Airbnb Ruling Proof NYC Is Unprepared for 21st Century Business

Cities, Cities, Cities Housing, Regulatory Policy, New York City

New York’s campaign to attract businesses claims the state is “open for business!” This is comical coming from a government that has the nation’s second-worst business-tax climate, bans fracking, keeps ride-sharing out of upstate, and now criminalizes short-term rental advertisements. With Gov. Cuomo’s signing of the anti-Airbnb bill last Friday, the message is clear: New York is closed for business.

“In the face of this progress, New York policymakers have consistently shown their unwillingness to bring the state into the 21st century.”

New York’s 2010 ban on whole-apartment rentals of less than 30 days is already antiquated in today’s on-demand economy, but this law makes matters far worse. People offering short-term rentals when they’re not in their apartments can be fined up to $7,500 simply for listing their properties on sites such as Airbnb.

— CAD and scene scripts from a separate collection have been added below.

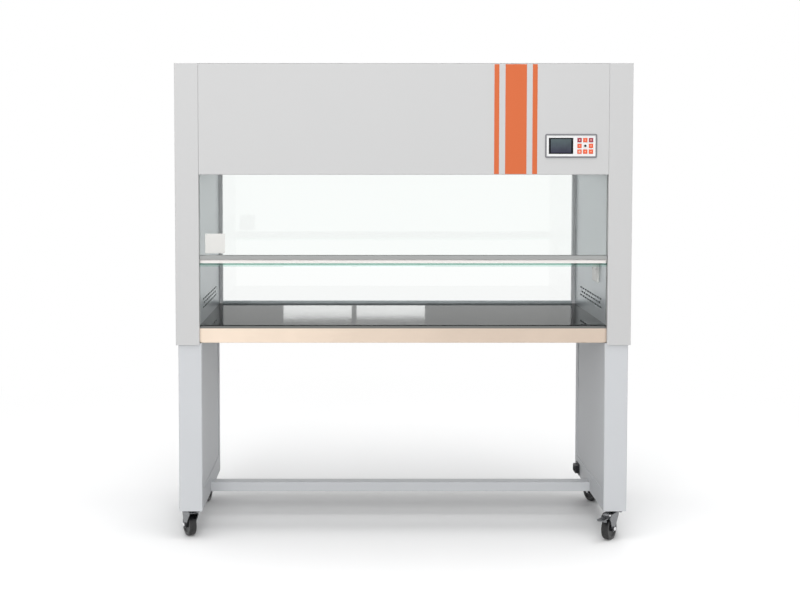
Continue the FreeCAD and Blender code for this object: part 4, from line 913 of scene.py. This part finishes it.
# %% Caster screws
plate_thickness = 3 * mm
plate_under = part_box("caster_plates")[1].z - plate_thickness
screw_reach = 22 * mm
head_radius, head_height = 5.8 * mm, 3.2 * mm
washer_radius, washer_height = 6.4 * mm, 0.9 * mm
washer = begin("washer_pattern", bpy.ops.mesh.primitive_cylinder_add, vertices=32,
               radius=washer_radius, depth=washer_height)
bevel_all(washer, 0.2 * mm)
put_in_place(washer, place=(0, 0, -washer_height / 2))
head = begin("head_pattern", bpy.ops.mesh.primitive_cylinder_add, vertices=6,
             radius=head_radius, depth=head_height)
bevel_all(head, 0.5 * mm, 3)
put_in_place(head, place=(0, 0, -washer_height - head_height / 2))
screw_pattern = joined("screw_pattern", [washer, head])
dress(zinc, "screw_pattern")
for corner in corners:
    x, y, z = joints[f"swivel_{corner}_turn"]["pos_m"]
    copies = [copy_of(screw_pattern, "screw", place=(x + dx, y + dy, plate_under))
              for dx in (-screw_reach, screw_reach) for dy in (-screw_reach, screw_reach)]
    screws = joined(f"caster_screws_{corner}", copies)
    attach(screws, "cabinet")
discard(screw_pattern)
print("caster screws", 4 * len(corners))

# %% [markdown]
# Pan-head screws with a cross recess hold the rear window frame, and flatter ones hold the
# back of the hood. Each head is modelled and cut with a cross, then copied to its places.

# %% Cross-head screws
def cross_head(name, radius, height):
    head = begin(name, bpy.ops.mesh.primitive_cylinder_add, vertices=40, radius=radius,
                 depth=height)
    bevel_all(head, min(height * 0.45, 0.8 * mm), 3)
    arms = []
    for size in ((radius * 1.1, radius * 0.24), (radius * 0.24, radius * 1.1)):
        arm = begin("arm", bpy.ops.mesh.primitive_cube_add, size=1.0,
                    location=(0, 0, height / 2))
        arm.scale = (*size, height)
        put_in_place(arm)
        arms.append(arm)
    for arm in arms:
        activate(head)
        cutter = head.modifiers.new("recess", "BOOLEAN")
        cutter.operation = "DIFFERENCE"
        cutter.object = arm
        bpy.ops.object.modifier_apply(modifier=cutter.name)
    discard(*arms)
    return head


def place_screws(name, pattern, places, sunk, body="cabinet"):
    """Copies of a head on a face that looks to the back, sunk into it by part of its height."""
    turn = from_z_to((0, 1, 0))
    copies = [copy_of(pattern, "screw", turn, (x, y - sunk, z)) for x, y, z in places]
    screws = joined(name, copies)
    dress(zinc, name)
    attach(screws, body)


cover_low, cover_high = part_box("hood_cover")
post_x = frame_high.x - 6 * mm
window_screw_inset, cover_screw_inset = 60 * mm, (16 * mm, 18 * mm)
window_screw = cross_head("window_screw_pattern", 3.2 * mm, 1.6 * mm)
place_screws("window_screws", window_screw,
             [(side * post_x, frame_high.y, z) for side in (-1, 1)
              for z in (frame_low.z + window_screw_inset, (frame_low.z + frame_high.z) / 2,
                        frame_high.z - window_screw_inset)], 0.2 * mm)
cover_screw = cross_head("cover_screw_pattern", 3.6 * mm, 1.2 * mm)
cover_screw_x = (-640 * mm, -215 * mm, 215 * mm, 640 * mm)
place_screws("cover_screws", cover_screw,
             [(x, cover_high.y, z) for x in cover_screw_x
              for z in (cover_low.z + cover_screw_inset[0],
                        cover_high.z - cover_screw_inset[1])], 0.35 * mm)
discard(window_screw, cover_screw)

# %% [markdown]
# The sash hangs on two steel ropes. Each rope is six strands laid round each other: a strand is a
# small circle that a screw modifier winds up along the rope, and the six start evenly spaced. The
# two upright runs are baked in place and tied to no body, and the half turn over the pulley stays
# where it is.

# %% Sash ropes
pulley = joints["pulley_right_turn"]["pos_m"]
rope_radius, strands, lay = 1.0 * mm, 6, 14 * mm
strand_radius = rope_radius / 3
pulley_radius, lug_drop = 30 * mm, 80 * mm
near_x, far_x = pulley[0] - pulley_radius, pulley[0] + pulley_radius
sash_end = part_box("sash_edge_rails")[1].z - lug_drop
weight_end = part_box("counterweight_right")[1].z


def rope_run(name, x, low, high):
    """An upright stretch of laid rope between two heights."""
    turns = max(1, round((high - low) / lay))
    pieces = []
    for index in range(strands):
        angle = 2 * math.pi * index / strands
        strand = begin("strand", bpy.ops.mesh.primitive_circle_add, vertices=6,
                       radius=strand_radius, rotation=(math.pi / 2, 0, angle),
                       location=(math.cos(angle) * (rope_radius - strand_radius),
                                 math.sin(angle) * (rope_radius - strand_radius), 0))
        bpy.ops.object.transform_apply(location=True, rotation=True, scale=True)
        winding = strand.modifiers.new("lay", "SCREW")
        winding.axis = "Z"
        winding.steps = winding.render_steps = 8
        winding.iterations = turns
        winding.screw_offset = (high - low) / turns
        bpy.ops.object.modifier_apply(modifier=winding.name)
        pieces.append(strand)
    rope = joined(name, pieces)
    put_in_place(rope, place=(x, pulley[1], low))
    activate(rope)
    bpy.ops.object.mode_set(mode="EDIT")
    bpy.ops.mesh.select_all(action="SELECT")
    bpy.ops.mesh.normals_make_consistent(inside=False)
    leave_edit()
    bpy.ops.object.shade_smooth()
    return rope


def rope_turn(name, side):
    """The half turn over the pulley, spun from a circle."""
    centre = Vector((side * pulley[0], pulley[1], pulley[2]))
    start = centre + Vector((-pulley_radius, 0, 0))
    turn = begin(name, bpy.ops.mesh.primitive_circle_add, vertices=14, radius=rope_radius,
                 location=start)
    bpy.ops.object.transform_apply(location=True, rotation=True, scale=True)
    bpy.ops.object.mode_set(mode="EDIT")
    bpy.ops.mesh.select_all(action="SELECT")
    bpy.ops.mesh.spin(steps=36, angle=math.pi, center=centre, axis=(0, 1, 0))
    bpy.ops.mesh.select_all(action="SELECT")
    bpy.ops.mesh.normals_make_consistent(inside=False)
    leave_edit()
    bpy.ops.object.shade_smooth()
    return turn


rope_steel = brushed("rope_steel", (0.52, 0.53, 0.55), (900.0, 900.0, 900.0), 0.3, 0.45)
for side, word in ((-1, "left"), (1, "right")):
    to_sash = rope_run(f"sash_rope_{word}", side * near_x, sash_end, pulley[2])
    to_weight = rope_run(f"weight_rope_{word}", side * far_x, weight_end, pulley[2])
    over = rope_turn(f"rope_turn_{word}", side)
    for piece in (to_sash, to_weight, over):
        dress(rope_steel, piece.name)
    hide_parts("cables")
    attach(over, "cabinet")
    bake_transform(to_sash)
    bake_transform(to_weight)
print("rope runs from", round(sash_end, 4), "and", round(weight_end, 4))

# %% [markdown]
# Each rope ends in a pressed sleeve. It is a short cylinder whose middle is pinched twice,
# as a crimping tool leaves it, one on the sash's lug and one on the weight's eye.

# %% Rope sleeves
sleeve_radius, sleeve_length, pinch = 2.4 * mm, 12 * mm, 0.82


def rope_sleeve(name, x, low, body):
    sleeve = begin(name, bpy.ops.mesh.primitive_cylinder_add, vertices=24,
                   radius=sleeve_radius, depth=sleeve_length)
    pick(sleeve, "EDGE", lambda middle, way: abs(way.z) > 0.9)
    bpy.ops.mesh.subdivide(number_cuts=7)
    for level in (-sleeve_length / 4, sleeve_length / 4):
        pick(sleeve, "EDGE", lambda middle, way, level=level:
             abs(middle.z - level) < 0.3 * mm and abs(way.z) < 0.1)
        bpy.ops.transform.resize(value=(pinch, pinch, 1.0))
    leave_edit()
    activate(sleeve)
    bpy.ops.object.shade_smooth_by_angle(angle=math.radians(50))
    put_in_place(sleeve, place=(x, pulley[1], low + sleeve_length / 2))
    dress(impeller_alloy, name)
    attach(sleeve, body)


for side, word in ((-1, "left"), (1, "right")):
    rope_sleeve(f"sash_sleeve_{word}", side * near_x, sash_end, "sash")
    rope_sleeve(f"weight_sleeve_{word}", side * far_x, weight_end, f"counterweight_{word}")

# %% [markdown]
# A square blank paper label sits on the left of the sash, just above the handle. Its
# corners are rounded and it is a fifth of a millimetre thick, so its edge still shows in a
# close view.

# %% Label
glass_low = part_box("sash_glass")[0]
label_size, label_thickness = 65 * mm, 0.2 * mm
label_x, label_z = -621 * mm, 989 * mm
label = begin("blank_label", bpy.ops.mesh.primitive_cube_add, size=1.0)
label.scale = (label_size, label_thickness, label_size)
put_in_place(label)
pick(label, "EDGE", lambda middle, way: abs(way.y) > 0.9)
bpy.ops.mesh.bevel(offset=3 * mm, segments=5)
leave_edit()
put_in_place(label, place=(label_x, glass_low.y - label_thickness / 2, label_z))
dress(label_paper, "blank_label")
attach(label, "sash")

# %% [markdown]
# The keys carry plain marks: arrows on the four keys round the middle one, a dot, a ring, a
# plus and a minus on the corner keys. Each mark is a thin raised shape on its own key, so it
# moves with the key when that is pressed.

# %% Key marks
mark_radius, mark_height = 3.0 * mm, 0.3 * mm


def flat_disc(name, sides, radius, turn=0.0):
    disc = begin(name, bpy.ops.mesh.primitive_cylinder_add, vertices=sides, radius=radius,
                 depth=mark_height, rotation=(0, 0, turn))
    put_in_place(disc)
    return disc


def flat_ring(name, radius):
    ring = flat_disc(name, 40, radius)
    pick(ring, "FACE", is_end)
    bpy.ops.mesh.inset(thickness=radius * 0.4)
    bpy.ops.mesh.delete(type="FACE")
    pick(ring, "EDGE", lambda middle, way: middle.xy.length < radius * 0.65)
    bpy.ops.mesh.bridge_edge_loops()
    leave_edit()
    return ring


def flat_cross(name, radius, arms):
    """A bar, or a plus where it has two pairs of arms."""
    width = radius * 0.5
    bar = begin(name, bpy.ops.mesh.primitive_cube_add, size=1.0)
    bar.scale = (width, width, mark_height)
    put_in_place(bar)
    for way in ((1, 0, 0), (-1, 0, 0), (0, 1, 0), (0, -1, 0))[:2 * arms]:
        way = Vector(way)
        pick(bar, "FACE", lambda centre, normal, way=way: normal.dot(way) > 0.9
             and abs(centre.dot(way) - width / 2) < 0.1 * mm)
        bpy.ops.mesh.extrude_region_move(
            TRANSFORM_OT_translate={"value": way * (radius - width / 2)})
    leave_edit()
    return bar


def key_mark(number):
    name = f"key_mark_{number}"
    arrow = {2: 90.0, 4: 180.0, 6: 0.0, 8: -90.0}
    if number in arrow:
        return flat_disc(name, 3, mark_radius, math.radians(arrow[number] - 90))
    if number == 5:
        return flat_disc(name, 40, mark_radius * 1.4)
    if number == 1:
        return flat_disc(name, 40, mark_radius * 0.8)
    if number == 3:
        return flat_ring(name, mark_radius)
    return flat_cross(name, mark_radius, 2 if number == 7 else 1)


for number_on_pad in range(1, 10):
    key = f"key_{number_on_pad}"
    low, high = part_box(key)
    mark = key_mark(number_on_pad)
    bevel_all(mark, 0.08 * mm, 1)
    put_in_place(mark, Matrix.Rotation(math.pi / 2, 3, "X").to_quaternion(),
                 ((low.x + high.x) / 2, low.y - mark_height / 2 + 0.02 * mm,
                  (low.z + high.z) / 2))
    dress(mark_black if number_on_pad == 5 else mark_white, mark.name)
    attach(mark, key)
print("key marks 9")

# %% [markdown]
# Two small screws hold the wall socket's plate. They sit in the middle of its left and
# right edges, where such plates have them.

# %% Socket screws
socket_low, socket_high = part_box("wall_socket")
socket_middle = (socket_low + socket_high) / 2
socket_screw_reach = 30 * mm
socket_screw = cross_head("socket_screw_pattern", 3.0 * mm, 1.2 * mm)
copies = [copy_of(socket_screw, "screw", from_z_to((-1, 0, 0)),
                  (socket_low.x, socket_middle.y + side * socket_screw_reach,
                   socket_middle.z))
          for side in (-1, 1)]
socket_screws = joined("socket_screws", copies)
dress(zinc, "socket_screws")
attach(socket_screws, "cabinet")
discard(socket_screw)

# %% [markdown]
# The dressed cabinet's size is measured over every shown object but the floor.

# %% Sizes and finish
low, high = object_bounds()
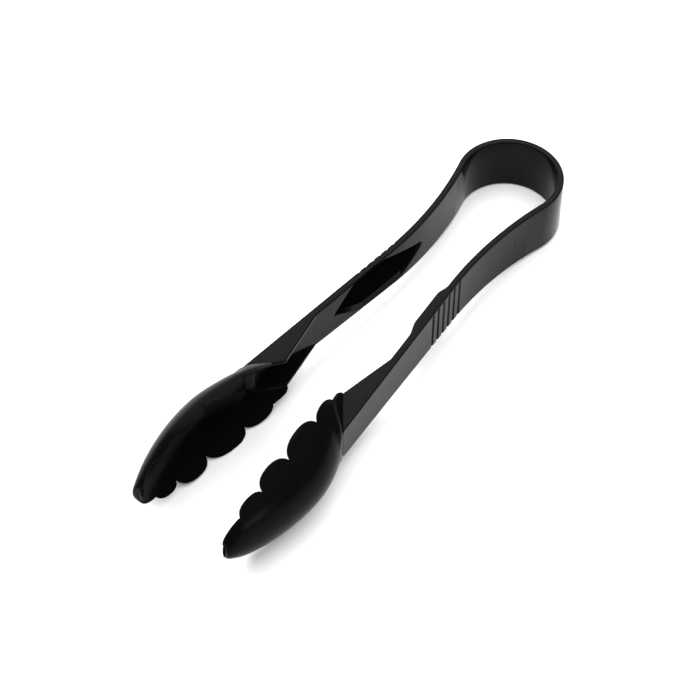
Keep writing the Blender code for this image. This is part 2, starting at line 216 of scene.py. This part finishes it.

The bill’s supporters claim that limiting short-term rentals will increase access to affordable housing. But there’s no way that an online platform that didn’t launch until 2008 is the culprit when it comes to the city’s decades-long struggle with high rents. The 41,000 active Airbnb listings in New York City come out to just over 1 percent of the city’s 3 million housing units. Such a small fraction of available housing can’t possibly boost rents in any noticeable way. And even these listings aren’t taking housing options from New Yorkers — 90 percent of Airbnb posts are for residents’ permanent homes.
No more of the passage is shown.